The comment drew loud applause Thursday, and even Democrats couldn’t help but agree with the GOP frontrunner.
Former New York Sen. Hillary Clinton tweeted early Friday that Trump was correct “just this once.”
Just this once, Trump’s right: New Yorkers value hard work, diversity, tolerance, resilience, and building better lives for our families. -H
— Hillary Clinton (@HillaryClinton) January 15, 2016
And other notable Democratic voices representing the 8.5 million city residents joined her.
New York City Mayor Bill de Blasio called on Cruz to issue an apology, saying Friday that the Texas Republican “does not understand in the least ‘New York values.'”
“On behalf of all New Yorkers, I am disgusted at the insults that Ted Cruz threw at this city and its people,” de Blasio said at city hall. “I think it was right for Donald Trump to defend New York and to talk about the heroic actions of the people of this city after 9/11.”
De Blasio lobbed his own attack at Cruz, who he accused of hypocrisy when it comes to funding his political career with Wall Street dollars.
Republican U.S. presidential candidate Senator Ted Cruz gestures towards rival candidate businessman Donald Trump (L) as he speaks at the Fox Business Network Republican presidential candidates debate in North Charleston, South Carolina January 14, 2016.
“He has no trouble taking money from New York City, but he’s quick to insult our people and our values,” snapped de Blasio. “But I think it’s really going to backfire. People are going to see through this as hypocrisy of the highest order.”
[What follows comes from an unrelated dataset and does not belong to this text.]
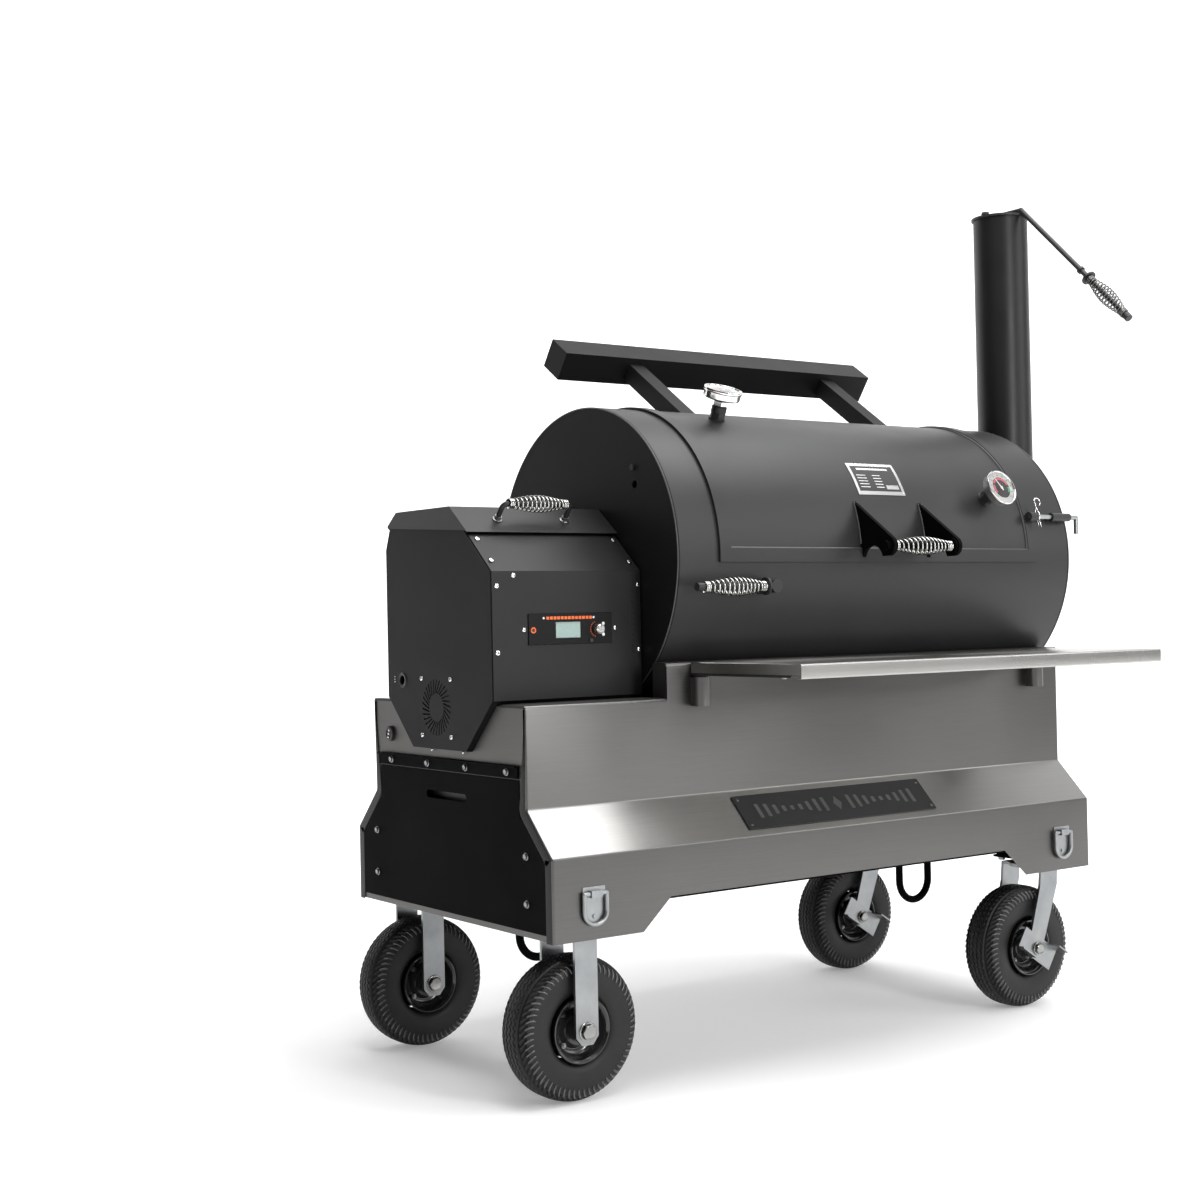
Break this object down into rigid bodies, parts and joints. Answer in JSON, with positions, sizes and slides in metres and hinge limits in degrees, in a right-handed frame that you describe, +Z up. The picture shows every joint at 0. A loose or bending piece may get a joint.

New York Gov. Andrew Cuomo told CNN Friday that Cruz’s hit on the city’s values was “anti-American.”
“I think it’s disturbing for all Americans — not just New York,” Cuomo said. “He is practicing the politics of division. He’s trying to divide people. He’s trying to divide this country. It doesn’t work and it’s antithetical to who we are.”
He added: “In 30 seconds, he offended gays, he offended women, he offended 18 million people and he offended one of the largest congressional delegations in the country…You can’t govern like that. You can’t win a campaign like that. And he’s getting worst and the discussion is only degenerating.”